Subset Relation
# Definition 1
We say $A \subset B$ if $\forall t (t \in A \Rightarrow t \in B)$.
# Definition 2
Let $S$ be a Set. Then we can define the Order Relation $\subset’$ over $\mathcal{P}(S)$ to be defined as $A \subset’ B$ for $A, B \in \mathcal{P}(S)$ if $A \subset B$ in the sense of Definition 1.
# Remarks
- This can be seen to be an Order Relation because
- $A = A$, so $A \subset A$ and thus $A \subset’ A$.

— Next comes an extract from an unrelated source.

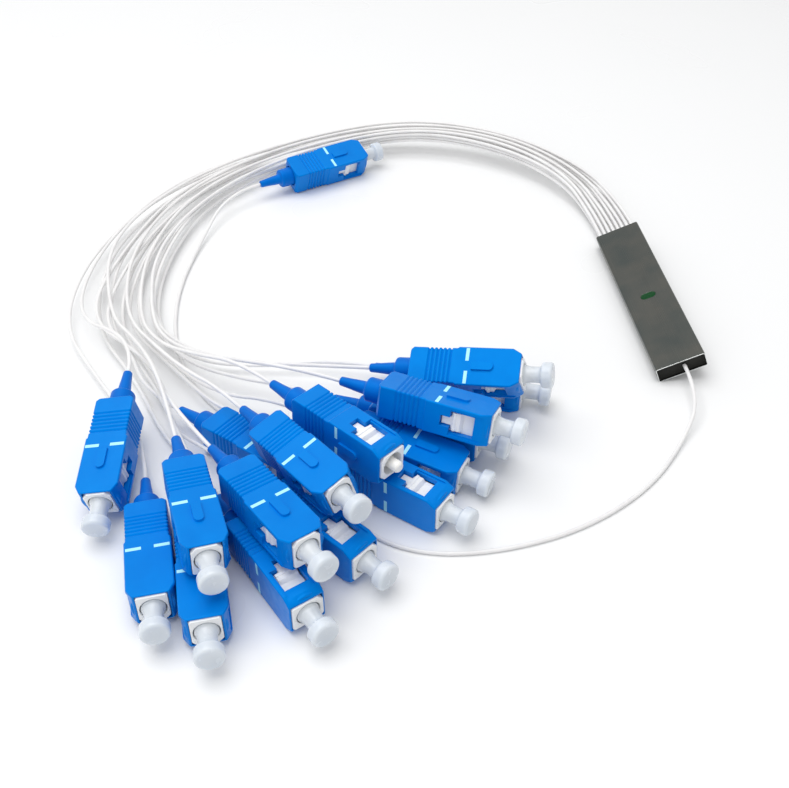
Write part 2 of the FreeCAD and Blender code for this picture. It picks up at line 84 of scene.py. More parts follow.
# ---- finishes
class NodeSheet:
    """The node tree of one material, with short ways to add and join its nodes."""

    def __init__(self, name: str) -> None:
        """Start a material that holds only its principled shader.

        Args:
            name: the material's name.
        """
        self.material = bpy.data.materials.new(name)
        self.material.use_nodes = True
        self.tree = self.material.node_tree
        self.shader = self.tree.nodes["Principled BSDF"]

    def add(self, kind: str, **values: object) -> bpy.types.Node:
        """Add a node.

        Args:
            kind: the node's type name.
            **values: its sockets' values, by names with underscores for spaces.

        Returns:
            The new node.
        """
        node = self.tree.nodes.new(kind)
        self.fill(node, **values)
        return node

    def fill(self, node: bpy.types.Node, **values: object) -> None:
        """Set a node's sockets, by names with underscores for spaces."""
        for name, value in values.items():
            node.inputs[name.replace("_", " ")].default_value = value

    def join(self, source: Socket, target: Socket) -> None:
        """Link an output socket to an input socket."""
        self.tree.links.new(source, target)

    def noise(self, scale: float, detail: float,
              stretch: Sequence[float] = (1.0, 1.0, 1.0)) -> Socket:
        """Return a grey noise pattern, laid out in the object's own millimetres.

        Args:
            scale: cycles per millimetre before the stretch.
            detail: the number of octaves.
            stretch: the factor for each axis.

        Returns:
            The pattern's output.
        """
        pattern = self.add("ShaderNodeTexNoise", Scale=scale, Detail=detail)
        coordinates = self.add("ShaderNodeTexCoord")
        mapping = self.add("ShaderNodeMapping", Scale=[s / MM for s in stretch])
        self.join(coordinates.outputs["Object"], mapping.inputs["Vector"])
        self.join(mapping.outputs["Vector"], pattern.inputs["Vector"])
        return pattern.outputs["Fac"]

    def spread(self, pattern: Socket, low: float, high: float) -> Socket:
        """Return a noise pattern rescaled from its usual range to another.

        Args:
            pattern: the pattern.
            low: the value at the start of the pattern's range.
            high: the value at its end.

        Returns:
            The rescaled output.
        """
        start, end = NOISE_RANGE
        node = self.add("ShaderNodeMapRange", From_Min=start, From_Max=end, To_Min=low,
                        To_Max=high)
        self.join(pattern, node.inputs["Value"])
        return node.outputs["Result"]

    def mottle(self, pattern: Socket, first: Colour, second: Colour) -> None:
        """Let the surface's colour move between two colours with a pattern.

        Args:
            pattern: the pattern.
            first: the colour at the start of the pattern's range.
            second: the colour at its end.
        """
        share = self.spread(pattern, 0.0, 1.0)
        node = self.add("ShaderNodeMix")
        node.data_type = "RGBA"
        for socket in node.inputs:
            if socket.type == "RGBA":
                socket.default_value = (*(first if socket.name == "A" else second), 1.0)
        self.join(share, node.inputs["Factor"])
        blend = next(socket for socket in node.outputs if socket.type == "RGBA")
        self.join(blend, self.shader.inputs["Base Color"])

    def gloss(self, pattern: Socket, middle: float, below: float, above: float) -> None:
        """Let the roughness move with a pattern, from below its middle value to above it."""
        roughness = self.spread(pattern, middle - below, middle + above)
        self.join(roughness, self.shader.inputs["Roughness"])

    def bump(self, pattern: Socket, depth: float) -> None:
        """Roughen the surface by a pattern.

        Args:
            pattern: the pattern.
            depth: the height of the relief in millimetres.
        """
        node = self.add("ShaderNodeBump", Distance=depth * MM, Strength=1.0)
        self.join(pattern, node.inputs["Height"])
        self.join(node.outputs["Normal"], self.shader.inputs["Normal"])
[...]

- If $A \subset’ B$ and $B \subset’ A$, then we have $\forall t[(t \in A \Rightarrow t \in B) \wedge (t \in B \Rightarrow t \in A)]$. This means $\forall t [t \in A \Leftrightarrow t \in B]$, so by the Axiom of Extensionality, $A = B$.
- If $A \subset’ B$ and $B \subset’ C$, then we have $\forall t[(t \in A \Rightarrow t \in B) \wedge (t \in B \Rightarrow t \in C)]$. Thus $\forall t[t \in A \Rightarrow t \in C]$ and there fore $A \subset’ C$.
- We overload the term $\subset$ with either the sense in Definition 1 or Definition 2 based on what we need it to do.